Biotin and Pregnancy
Biotin is also essential during pregnancy, as it’s necessary for embryonic growth.
Over one-third of pregnant women can develop marginal biotin deficiency during pregnancy due to changes in biotin metabolism, so doses of 30mcg are recommended during this time.
Excess biotin (over 35 mcg/day) is not recommended during pregnancy or lactation, as it can be dangerous to the baby.
How Much Biotin FAQs
How Much Biotin Should Women Take Daily?
The AI for biotin for adult women is 30 micrograms (mcg) per day unless she is lactating, in which case it increases to 35mcg per day. Pregnant women may experience marginal biotin deficiency and may need to take supplemental biotin.
Does Biotin Really Help Hair Growth?
The research on biotin and hair loss or growth is outdated and inconclusive. However, many people anecdotally report that biotin supplements help with hair health. While excessive biotin is likely safe and unlikely to cause serious side effects, it can interfere with lab tests and can lead to acne breakouts.

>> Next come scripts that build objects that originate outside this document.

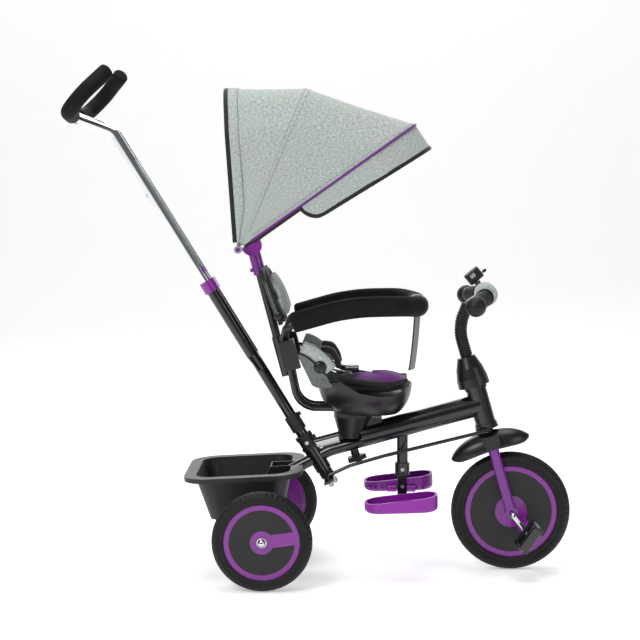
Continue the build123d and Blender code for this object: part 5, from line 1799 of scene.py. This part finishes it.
# ---- studio ----------------------------------------------------------------------------------
@dataclass
class Studio:
    """The pale floor, the soft lights and the camera."""

    camera_at: tuple[float, float, float] = (0.0757, -3.6007, 0.8896)
    camera_down: float = 0.098
    camera_turn: float = 0.0208
    lens: float = 95.73

    def sweep_floor(self) -> None:
        """Lay a pale seamless floor that curves up behind the tricycle."""
        material, tree = start_material("studio_paper")
        where = add_node(tree, "ShaderNodeTexCoord").outputs["Object"]
        fibre = add_node(tree, "ShaderNodeTexNoise", {"Vector": where, "Scale": 60.0, "Detail": 4.0})
        tone = mix_colours(tree, fibre.outputs[0], linear("#F6F6F6"), linear("#FAFAFA"))
        shade(tree, {"Base Color": tone, "Roughness": 0.95, "Specular IOR Level": 0.1,
                     "Emission Color": (1, 1, 1, 1), "Emission Strength": 0.34})
        rows = [(-9000.0, 0.0), (-3000.0, 0.0), (2600.0, 0.0)]
        rows += [(2600 + 1800 * math.sin(math.radians(a)), 1800 - 1800 * math.cos(math.radians(a)))
                 for a in range(6, 91, 6)]
        rows.append((4400.0, 6000.0))
        verts = [Vector((x, y, z - 0.2)) for y, z in rows for x in (-9000.0, 9000.0)]
        faces = [(2 * i, 2 * i + 1, 2 * i + 3, 2 * i + 2) for i in range(len(rows) - 1)]
        make_piece("studio_floor", verts, faces, material)

    def light(self, name: str, at: Point, aim: Point, size: float, power: float) -> None:
        """Hang one soft square light.

        Args:
            name: Its name.
            at: Where it hangs, in metres.
            aim: What it points at, in metres.
            size: Its side in metres.
            power: Its power in watts.
        """
        data = bpy.data.lights.new(name, "AREA")
        data.shape = "SQUARE"
        data.size = size
        data.energy = power
        lamp = bpy.data.objects.new(name, data)
        lamp.location = at
        lamp.rotation_euler = (Vector(aim) - Vector(at)).to_track_quat("-Z", "Y").to_euler()
        bpy.context.scene.collection.objects.link(lamp)

    def build(self) -> None:
        """Make the floor, the lights and the camera."""
        self.sweep_floor()
        world = bpy.data.worlds.new("studio_air")
        world.use_nodes = True
        world.node_tree.nodes.clear()
        air = add_node(world.node_tree, "ShaderNodeBackground", {"Color": (1, 1, 1, 1), "Strength": 0.16})
        add_node(world.node_tree, "ShaderNodeOutputWorld", {"Surface": air.outputs[0]})
        bpy.context.scene.world = world
        bpy.context.scene.view_settings.view_transform = "Standard"
        self.light("key", (-1.6, -2.6, 2.9), (0.0, 0.0, 0.5), 1.5, 74.0)
        self.light("fill", (2.6, -2.4, 1.5), (0.1, 0.0, 0.4), 1.2, 16.0)
        self.light("top", (0.0, 0.2, 3.4), (0.0, 0.0, 0.4), 2.4, 66.0)
        self.light("rim", (-0.4, 2.4, 2.0), (0.0, 0.0, 0.6), 1.6, 26.0)
        data = bpy.data.cameras.new("camera")
        data.lens = self.lens
        data.sensor_width = 36.0
        camera = bpy.data.objects.new("camera", data)
        camera.location = self.camera_at
        camera.rotation_euler = (math.pi / 2 - self.camera_down, 0.0, self.camera_turn)
        bpy.context.scene.collection.objects.link(camera)
        bpy.context.scene.camera = camera


def main() -> None:
    """Build the scene in order."""
    logging.basicConfig(level=logging.INFO, format="%(message)s")
    Studio().build()
    finishes = FinishBook()
    finishes.dress_parts()
    Wheels(finishes).build()
    Canopy(finishes).build()
    SeatLiner(finishes).build()
    Backrest(finishes).build()
    SafetyBar(finishes).build()
    PushHandle(finishes).build()
    Handlebar(finishes).build()
    Mudguard(finishes).build()
    Pedal(finishes, Side.LEFT).build()
    Pedal(finishes, Side.RIGHT).build()
    Trim(finishes).build()


if __name__ == "__main__":
    main()
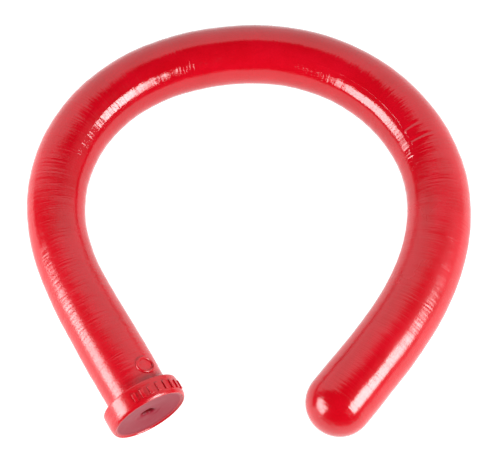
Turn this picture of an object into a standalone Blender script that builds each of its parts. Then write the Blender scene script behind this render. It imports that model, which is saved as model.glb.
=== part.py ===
"""Flexible moulded rod with a flanged end and a domed end, lying in a horseshoe bend.

The real rod is one piece of soft, glossy red vinyl that bends anywhere along its length. Here it is
divided into short links that turn on each other, so that the bend can open and close: each link has
a spherical socket at its end towards the flange and a ball of the rod's own radius at its other end.
The crown link is the fixed one, and a leg of links runs from it to each end of the rod.

Units are metres and +Z is up. The rod rests on the plane z = 0, and the origin lies in that plane
under the middle of the rod's bounding box. Stations are lengths along the centre line, measured
from the flange's end face.
"""

import math

import bmesh
import bpy
import numpy as np
from mathutils import Matrix, Vector

COLLECTION = "flexible_flanged_rod"

ROD_LENGTH = 0.691
FLANGE_RADIUS = 0.0247
FLANGE_THICKNESS = 0.0125
LIFT_SPAN = 0.180  # the rod sags from the flange's height to the ground over this length

# (station, rod radius): the leg narrows slightly where it starts to bend, and the rest is fuller.
RADIUS_PROFILE = (
    (0.000, 0.0186),
    (0.050, 0.0189),
    (0.115, 0.0180),
    (0.200, 0.0190),
    (0.300, 0.0194),
    (0.440, 0.0197),
    (ROD_LENGTH, 0.0202),
)

# (station, clockwise turn of the centre line in degrees per metre): straight legs at both ends,
# full sides and a slightly flatter crown.
TURN_PROFILE = (
    (0.000, 0),
    (0.040, 0),
    (0.070, 40),
    (0.110, 335),
    (0.150, 550),
    (0.185, 570),
    (0.220, 555),
    (0.270, 495),
    (0.315, 345),
    (0.360, 460),
    (0.430, 500),
    (0.465, 495),
    (0.500, 585),
    (0.530, 495),
    (0.570, 370),
    (0.610, 225),
    (0.660, 0),
    (ROD_LENGTH, 0),
)
START_HEADING = 120.4  # degrees from +X, at the flange, looking along the rod

# Turned outline of the flanged end: (depth behind the end face, radius), from the dimple at the
# middle of the dished face, over the flat resting ring and the rim, to the shoulder.
DIMPLE_DEPTH = 0.0045
FLANGE_OUTLINE = (
    (0.0042, 0.0012),
    (0.0030, 0.0028),
    (0.0024, 0.0060),
    (0.0008, 0.0194),
    (0.0000, 0.0203),
    (0.0000, 0.0236),
    (0.0004, 0.0244),
    (0.0012, FLANGE_RADIUS),
    (FLANGE_THICKNESS - 0.0012, FLANGE_RADIUS),
    (FLANGE_THICKNESS - 0.0003, 0.0244),
    (FLANGE_THICKNESS, 0.0237),
    (FLANGE_THICKNESS, 0.0197),
    (FLANGE_THICKNESS + 0.0005, 0.0190),
)
FLANGE_ROOT = FLANGE_THICKNESS + 0.0015  # the plain rod starts here

LINKS_PER_LEG = 8
SOCKET_GAP = 0.0004
SIDES = 24
BALL_STEPS = 6
BODY_STEP = 0.009
PATH_STEP = 0.0005

RED_VINYL = (0.60, 0.006, 0.012, 1.0)
VINYL_ROUGHNESS = 0.2


def running_sum(values):
    """Trapezoid integral of values that are PATH_STEP apart."""
    return np.concatenate(([0.0], np.cumsum((values[1:] + values[:-1]) / 2 * PATH_STEP)))


def smooth_profile(profile, at):
    """Cubic through the profile's points, with each point's slope taken from its neighbours."""
    knots, values = np.array(profile).T
    slopes = np.gradient(values, knots)
    i = np.clip(np.searchsorted(knots, at) - 1, 0, len(knots) - 2)
    width = knots[i + 1] - knots[i]
    t = (at - knots[i]) / width
    start = values[i] * (1 + 2 * t) + slopes[i] * width * t
    end = values[i + 1] * (3 - 2 * t) - slopes[i + 1] * width * (1 - t)
    return start * (1 - t) ** 2 + end * t**2


class CentreLine:
    """The rod's centre line, with its radius, heading and height at every station."""

    def __init__(self):
        self.stations = np.arange(0.0, ROD_LENGTH + PATH_STEP / 2, PATH_STEP)
        self.radii = smooth_profile(RADIUS_PROFILE, self.stations)
        rates = np.interp(self.stations, *np.array(TURN_PROFILE).T)
        self.turned = running_sum(rates)
        headings = np.radians(START_HEADING - self.turned)
        x = running_sum(np.cos(headings))
        y = running_sum(np.sin(headings))
        share = np.minimum((self.stations - FLANGE_THICKNESS) / LIFT_SPAN, 1)
        step = FLANGE_RADIUS - self.radius(FLANGE_THICKNESS)
        lift = step * (1 - 1.5 * share + 0.5 * share**3)
        self.points = np.column_stack((x, y, self.radii + lift))
        self.tangents = np.gradient(self.points, PATH_STEP, axis=0)
        self.centre_on_origin(headings)

    def centre_on_origin(self, headings):
        """Moves the line so that the middle of the rod's box, seen from above, is at the origin."""
        across = np.column_stack((np.sin(headings), np.cos(headings)))
        widths = np.where(self.stations < FLANGE_THICKNESS, FLANGE_RADIUS, self.radii)
        dome = self.stations <= ROD_LENGTH - self.radii[-1]
        reach = np.abs(across[dome]) * widths[dome, None]
        reach[-1] = self.radii[-1]
        flat = self.points[dome, :2]
        low = (flat - reach).min(axis=0)
        high = (flat + reach).max(axis=0)
        self.points[:, :2] -= (low + high) / 2

    def radius(self, station):
        return float(np.interp(station, self.stations, self.radii))

    def station_at_turn(self, turn):
        return float(np.interp(turn, self.turned, self.stations))

    def frame(self, station):
        """Matrix whose X points to the left of the rod, Y up and Z along it."""
        centre = Vector([np.interp(station, self.stations, c) for c in self.points.T])
        along = Vector([np.interp(station, self.stations, c) for c in self.tangents.T]).normalized()
        left = Vector((-along.y, along.x, 0.0)).normalized()
        up = along.cross(left)
        basis = Matrix((left, up, along)).transposed().to_4x4()
        return Matrix.Translation(centre) @ basis


def ring(frame, depth, radius):
    """Points of a circle across the frame's Z axis; a radius of nothing gives one point."""
    if radius < 1e-9:
        return [frame @ Vector((0.0, 0.0, depth))]
    turns = [2 * math.pi * i / SIDES for i in range(SIDES)]
    return [frame @ Vector((radius * math.cos(a), radius * math.sin(a), depth)) for a in turns]


def sphere_rings(frame, radius, widest, steps):
    """Rings of a sphere round the frame's origin, from its polar angle `widest` to the pole."""
    angles = [widest * (1 - i / steps) for i in range(steps + 1)]
    return [ring(frame, radius * math.cos(a), radius * math.sin(a)) for a in angles]


def ball_rings(line, station):
    """Ball at a link's far end, one ring after its equator and on to its tip."""
    return sphere_rings(line.frame(station), line.radius(station), math.pi / 2, BALL_STEPS)[1:]


def socket_rings(line, station):
    """Socket at a link's near end, from its deepest point out to its rim on the rod's surface."""
    radius = line.radius(station)
    room = radius + SOCKET_GAP
    rim = math.asin(radius / room)
    return sphere_rings(line.frame(station), room, rim, BALL_STEPS)[::-1]


def flange_rings(line):
    """Dished end face, rim and shoulder of the flange, from the dimple outwards."""
    face = line.frame(0.0)
    outline = ((DIMPLE_DEPTH, 0.0),) + FLANGE_OUTLINE
    return [ring(face, depth, radius) for depth, radius in outline]


def body_rings(line, start, end):
    """Rings along the plain rod, the last of them on the end station."""
    steps = max(3, round((end - start) / BODY_STEP))
    stations = np.linspace(start, end, steps + 1)
    return [ring(line.frame(s), 0.0, line.radius(s)) for s in stations]


def loft(mesh, rings, origin):
    """Joins each ring to the next into one closed skin, with points measured from the origin."""
    bm = bmesh.new()
    layers = [[bm.verts.new(point - origin) for point in points] for points in rings]
    for near, far in zip(layers, layers[1:]):
        for i in range(SIDES):
            j = (i + 1) % SIDES
            if len(near) == 1:
                bm.faces.new((near[0], far[j], far[i]))
            elif len(far) == 1:
                bm.faces.new((near[i], near[j], far[0]))
            else:
                bm.faces.new((near[i], near[j], far[j], far[i]))
    bm.to_mesh(mesh)
    bm.free()


def vinyl_material(name):
    material = bpy.data.materials.new(name)
    material.use_nodes = True
    shader = material.node_tree.nodes["Principled BSDF"]
    shader.inputs["Base Color"].default_value = RED_VINYL
    shader.inputs["Roughness"].default_value = VINYL_ROUGHNESS
    shader.inputs["Metallic"].default_value = 0.0
    material.diffuse_color = RED_VINYL
    return material


def make_link(collection, name, rings, origin, parent):
    """One link, with its origin on the vertical axis that it turns about."""
    mesh = bpy.data.meshes.new(name)
    loft(mesh, rings, origin)
    mesh.shade_smooth()
    mesh.set_sharp_from_angle(angle=math.radians(35))
    mesh.materials.append(vinyl_material(f"{name}_vinyl"))
    link = bpy.data.objects.new(name, mesh)
    collection.objects.link(link)
    link.location = origin
    if parent:
        link.parent = parent
        link.matrix_parent_inverse = Matrix.Translation(-parent.matrix_basis.translation)
    return link


def clear_scene():
    for obj in list(bpy.data.objects):
        bpy.data.objects.remove(obj, do_unlink=True)


def build_rod():
    line = CentreLine()
    dome_centre = ROD_LENGTH - line.radius(ROD_LENGTH)
    hinge_count = 2 * LINKS_PER_LEG
    turn_per_hinge = line.turned[-1] / hinge_count
    hinges = [line.station_at_turn(turn_per_hinge * (i + 0.5)) for i in range(hinge_count)]
    crown = LINKS_PER_LEG

    def link_rings(index):
        """Rings of the link between two hinges, counted from the flange."""
        end = hinges[index] if index < hinge_count else dome_centre
        if index == 0:
            return flange_rings(line) + body_rings(line, FLANGE_ROOT, end) + ball_rings(line, end)
        start = hinges[index - 1]
        socket = socket_rings(line, start)
        body = body_rings(line, start, end)[1:]
        return socket + body + ball_rings(line, end)

    def link_name(index):
        if index == crown:
            return "crown_link"
        if index == 0:
            return "flanged_end"
        if index == hinge_count:
            return "domed_end"
        side = "flange_leg" if index < crown else "dome_leg"
        return f"{side}_link_{abs(index - crown)}"

    def hinge_point(index):
        """A link turns about the hinge on its crown side; the crown itself turns about nothing."""
        if index == crown:
            return Vector((0.0, 0.0, 0.0))
        station = hinges[index] if index < crown else hinges[index - 1]
        return line.frame(station).translation

    collection = bpy.data.collections.new(COLLECTION)
    bpy.context.scene.collection.children.link(collection)
    crown_link = make_link(collection, link_name(crown), link_rings(crown), hinge_point(crown), None)
    for step in (-1, 1):
        parent = crown_link
        for away in range(1, LINKS_PER_LEG + 1):
            index = crown + step * away
            name = link_name(index)
            parent = make_link(collection, name, link_rings(index), hinge_point(index), parent)


clear_scene()
build_rod()
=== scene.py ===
import math

import bmesh
import bpy
import numpy as np
from mathutils import Matrix, Vector


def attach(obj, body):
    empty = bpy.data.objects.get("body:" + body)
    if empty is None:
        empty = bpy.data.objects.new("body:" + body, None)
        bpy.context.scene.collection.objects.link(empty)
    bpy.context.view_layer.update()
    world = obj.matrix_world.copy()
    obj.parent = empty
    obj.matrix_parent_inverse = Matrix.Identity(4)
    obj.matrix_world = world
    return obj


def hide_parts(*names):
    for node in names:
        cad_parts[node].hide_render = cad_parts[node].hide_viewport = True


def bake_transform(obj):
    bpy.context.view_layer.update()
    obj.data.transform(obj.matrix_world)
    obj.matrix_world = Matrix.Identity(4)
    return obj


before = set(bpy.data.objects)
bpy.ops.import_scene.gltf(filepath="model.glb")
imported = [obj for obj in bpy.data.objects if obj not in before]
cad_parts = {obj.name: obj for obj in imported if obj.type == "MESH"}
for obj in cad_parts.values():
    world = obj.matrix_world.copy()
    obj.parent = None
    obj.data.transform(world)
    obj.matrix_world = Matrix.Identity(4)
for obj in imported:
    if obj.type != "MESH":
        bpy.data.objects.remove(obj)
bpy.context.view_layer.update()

# The rod's path and thickness, as the solids have them, in metres.
ROD_LENGTH = 0.691
FLANGE_RADIUS = 0.0247
FLANGE_THICKNESS = 0.0125
LIFT_SPAN = 0.180
RADIUS_PROFILE = (
    (0.000, 0.0186),
    (0.050, 0.0189),
    (0.115, 0.0180),
    (0.200, 0.0190),
    (0.300, 0.0194),
    (0.440, 0.0197),
    (ROD_LENGTH, 0.0202),
)
# Degrees of turn per metre, clockwise.
TURN_PROFILE = (
    (0.000, 0),
    (0.040, 0),
    (0.070, 40),
    (0.110, 335),
    (0.150, 550),
    (0.185, 570),
    (0.220, 555),
    (0.270, 495),
    (0.315, 345),
    (0.360, 460),
    (0.430, 500),
    (0.465, 495),
    (0.500, 585),
    (0.530, 495),
    (0.570, 370),
    (0.610, 225),
    (0.660, 0),
    (ROD_LENGTH, 0),
)
START_HEADING = 120.4
PATH_STEP = 0.0005
LINKS_PER_LEG = 8

# The skin: rings along the rod, and the stations where its two end pieces stop.
SIDES = 112
RING_STEP = 0.0005
FIRST_BLEND = 0.077
LAST_BLEND = 0.643
BLEND_INSET = 0.003
DOME_RINGS = 44

# The flange from the bottom of its dimple to the root of the rod: station and radius in millimetres.
FLANGE_PROFILE = (
    (4.5, 0.0),
    (4.5, 1.2),
    (4.3, 2.6),
    (3.4, 3.5),
    (2.7, 4.2),
    (2.45, 5.6),
    (2.05, 8.5),
    (1.35, 15.0),
    (1.1, 19.0),
    (1.0, 21.0),
    (0.75, 21.7),
    (0.05, 22.2),
    (0.0, 22.5),
    (0.05, 22.9),
    (0.6, 23.25),
    (1.2, 23.6),
    (2.4, 23.9),
    (4.0, 24.0),
    (8.0, 24.0),
    (11.2, 24.0),
    (12.2, 23.85),
    (12.5, 23.5),
    (12.5, 22.0),
    (12.5, 20.2),
    (12.7, 19.3),
    (13.4, 18.75),
    (14.6, 18.62),
)
ROOT = 0.0146

# Marks in the skin: angles in degrees round the rod, the rest in metres.
SEED = 7
# Height, distance from one to the next and a limit on the swells round the rod.
LUMPS = ((0.00006, 0.034, 4), (0.00003, 0.012, 5))
RIPPLE_HEIGHT = 0.000026
RIPPLE_PITCH = 0.0021
RIPPLE_SWAY = 0.6
PATCH_LENGTH = 0.05
WEAR_STARTS = (0.016, 0.030)
WEAR_ENDS_BEFORE_TIP = (0.028, 0.010)
COLLAR = (0.0145, 0.016)
COLLAR_END = 0.024
COLLAR_STEP = 0.00015
SEAM_ANGLE = 122
SEAM_WIDTH = 1.5
SEAM_HEIGHT = 0.00009
SEAM_STARTS = (0.370, 0.390)
SEAM_ENDS = (0.476, 0.482)
# Station of each crease and how far it runs from the seam.
CREASES = ((0.4705, 44), (0.4804, 62))
CREASE_DEPTH = 0.0004
CREASE_WIDTH = 0.0014
CREASE_LIP_OFFSET = 0.0019
CREASE_LIP_SHARE = 0.45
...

The most recent study—a systematic review from 2017—concluded that there is a “lack of sufficient evidence for supplementation in healthy individuals.”
However, people with biotin deficiency or hair/nail disorders (like brittle nails or uncombable hair syndrome) may see benefits from taking biotin.
Similarly, another 2017 article states that there needs to be more clinical evidence, and the use of biotin to improve hair quantity or quality is not routinely recommended.
Is 10,000 Mcg of Biotin Too Much?
As the AI for biotin is 30mcg for most adults, 10,000mcg is excessive and likely will not do anything extra for your hair or nail growth. So, while it’s not unsafe or toxic, taking 10,000 micrograms of biotin is simply unnecessary. Plus, this amount will almost certainly cause breakouts in acne-prone people.
How Much Biotin Should I Take Daily For Hair Growth?
Although there is no scientific evidence on the amount of biotin to support hair growth or healthy hair, supplements containing up to 500 micrograms of biotin may help—but only if you’re low or deficient in biotin.
However, most biotin supplements contain much more than this—often reaching or exceeding 5,000-10,000mcg. These biotin megadoses are unnecessary for the majority of people.
What Foods Have Biotin?
Good sources of biotin include:
• Beef liver
• Egg yolks
• Beans and legumes
• Sunflower seeds
• Sweet potato
• Nutritional yeast
What Are the Side Effects of Biotin?
Biotin is not known to produce significant adverse side effects, although taking too much biotin is known to cause acne in some people.
Some people experience mild side effects like nausea and digestive issues, and consuming more than the recommended daily amount can interfere with laboratory test results, including thyroid function tests, vitamin D, pregnancy tests, and other hormone tests.